Why Your Roda Energy Lives or Dies by the Berimbau

The Rhythm Hits Different When You're Inside the Circle

First time I heard Mestre Bimba's berimbau cut through a crowded roda, my body moved before my brain caught up. That's the thing about capoeira music—it doesn't ask permission. It demands.

You've probably felt it. One rhythm drops and suddenly you're throwing martelos like they're going out of style. Then the berimbau shifts and you're moving slow, calculating every step, reading your partner's intention before they've even decided. Same space, same people, completely different game.

That's not accidental. The mestres who created these rhythms understood something fundamental: the music IS the teacher. And if you want your roda to feel alive instead of flat, you need the right tracks calling the shots.

When You Need the Game to Move Fast

Mestre Bimba didn't just create Capoeira Regional—he invented an entire musical framework for it. His classic berimbau tracks hit different because they were built for speed. The rhythm doesn't just accompany the movement; it pulls it out of you.

Throw on "Berimbau Mestre Bimba" and watch what happens to the energy in your circle. Players who were holding back suddenly aren't. The fast exchanges, the takedowns, the aerial sequences—they all make sense because the music gives them permission to exist.

But here's something most people miss: Bimba's rhythms work best when the call-and-response is live. Recorded versions capture the sound, but they can't read the room. Still, if you're building a playlist for training or warming up, his tracks are your foundation.

When the Game Needs to Slow Down

Not every roda should burn hot. Sometimes you need the kind of session where mistakes become lessons and every movement gets dissected in real time.

Mestre Pastinha's "Capoeira Angola" creates that space. The tempo drops. Your breathing changes. You start seeing setups three moves ahead instead of just reacting to what's in front of you. Angola games have this reputation for being "easier" because they're slower, but anyone who's played a good Angola game knows that's nonsense. The slowness IS the challenge.

"Benguela" by Mestre Cobra Mansa takes that strategic energy and deepens it. This rhythm exists in that beautiful middle ground—not quite Angola's deliberate pace, not Regional's full sprint. Players who understand Benguela move like they're solving a puzzle while dancing. It's where technique actually gets tested.
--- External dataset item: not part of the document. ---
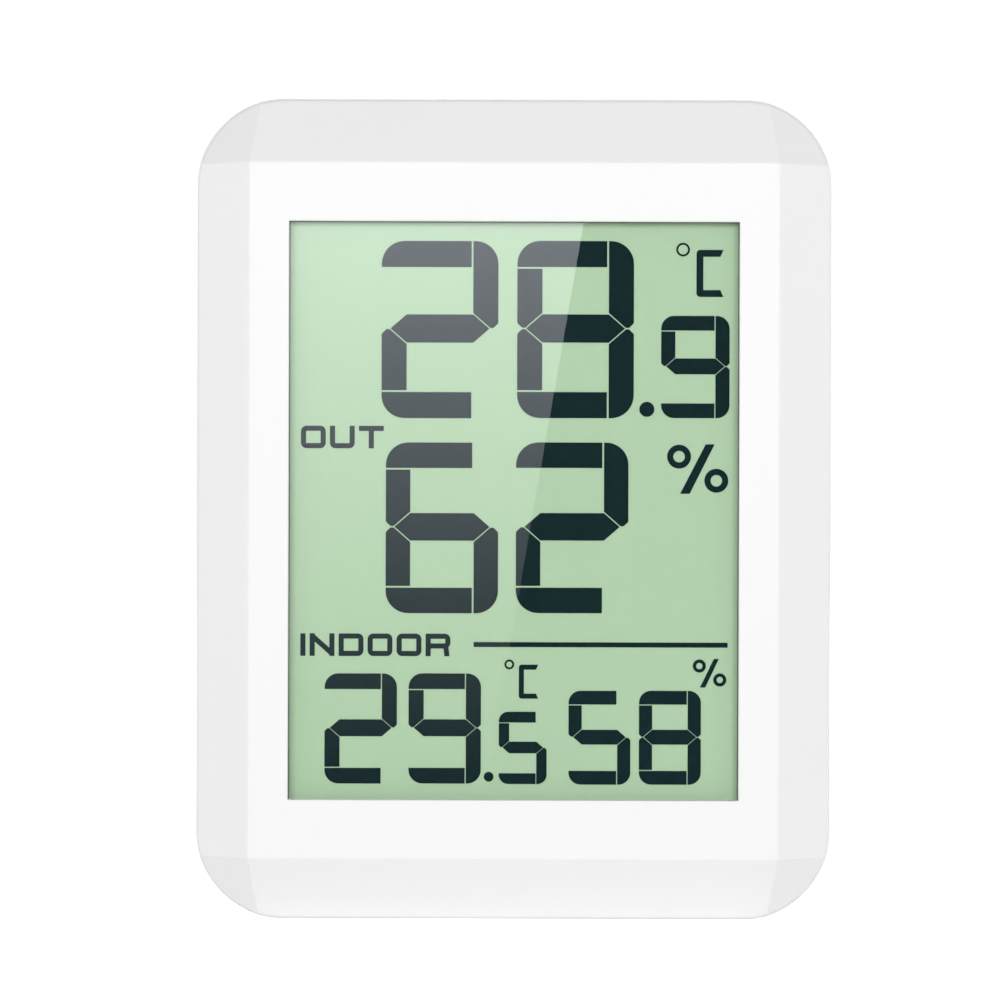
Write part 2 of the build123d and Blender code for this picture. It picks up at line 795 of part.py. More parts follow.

The Ones That Make You Want to Show Off

Some rhythms just feel good. They make you want to try that move you've been practicing alone in your living room, the one you'd never attempt with strangers watching.

Mestre João Grande's "São Bento Pequeno" has that effect. There's something playful baked into the rhythm—like it's daring you to take risks, but not in a reckless way. More like it's saying "go ahead, see what happens."

For pure elegance, nothing beats "Iúna" by Mestre Suassuna. This is advanced game music. The rhythm itself is complex, with berimbau patterns that force you to pay attention to the sound while you're moving. Mess up the timing and the whole thing falls apart. But when it clicks? You're not just playing capoeira anymore. You're inside the music.

When the Roda Becomes a Party

Capoeira's roots run deep into Afro-Brazilian culture, and the best rodas honor that connection. Sometimes that means the game pauses and something else takes over.

"Samba de Roda" from Grupo de Capoeira Angola Pelourinho does exactly what the name promises—it turns your circle into a celebration. The energy shifts from martial to communal. Players who were opponents a minute ago are dancing together. It's a reminder that capoeira was never just about fighting.

Cordão de Ouro's "Maculelê" brings a different flavor. Those stick rhythms, the call-and-response vocals, the dance-fight hybrid—it's impossible to stand still when this plays. Even people watching from outside the circle end up swaying.

The Tracks That Carry History

Every rhythm in capoeira has a story, but some wear that history more visibly than others.

"Cavalaria" by Mestre Waldemar hits different when you know the context. This rhythm was born from resistance—played to warn of approaching police during times when capoeira was illegal. There's an urgency to it that doesn't let you forget what this art survived.

Mestre Moraes' "Amazonas" feels like a journey. The layered instrumentation builds this sense of place—you can almost smell the forest, hear the river. It's not background music. It demands that you play with intention.

And "Samba de Angola" by Mestre João Pequeno ties everything together. The African roots, the Brazilian evolution, the way capoeira has always been more than one thing—that's all in there. It's the kind of track you end a roda with, when everyone's exhausted but nobody wants to leave.

Build Your Playlist Like It Matters

Because it does.

The wrong rhythm at the wrong time can kill a roda's energy faster than anything. But the right one? The one that matches what your group needs in that moment? That's when capoeira stops being practice and becomes something you can't explain to people who've never felt it.

Start with Bimba if you want fire. Switch to Pastinha when you need space. Use Iúna to challenge your best players, Benguela to test your intermediates, and never underestimate what a well-placed Samba de Roda can do for group morale.

The berimbau is calling. Time to answer.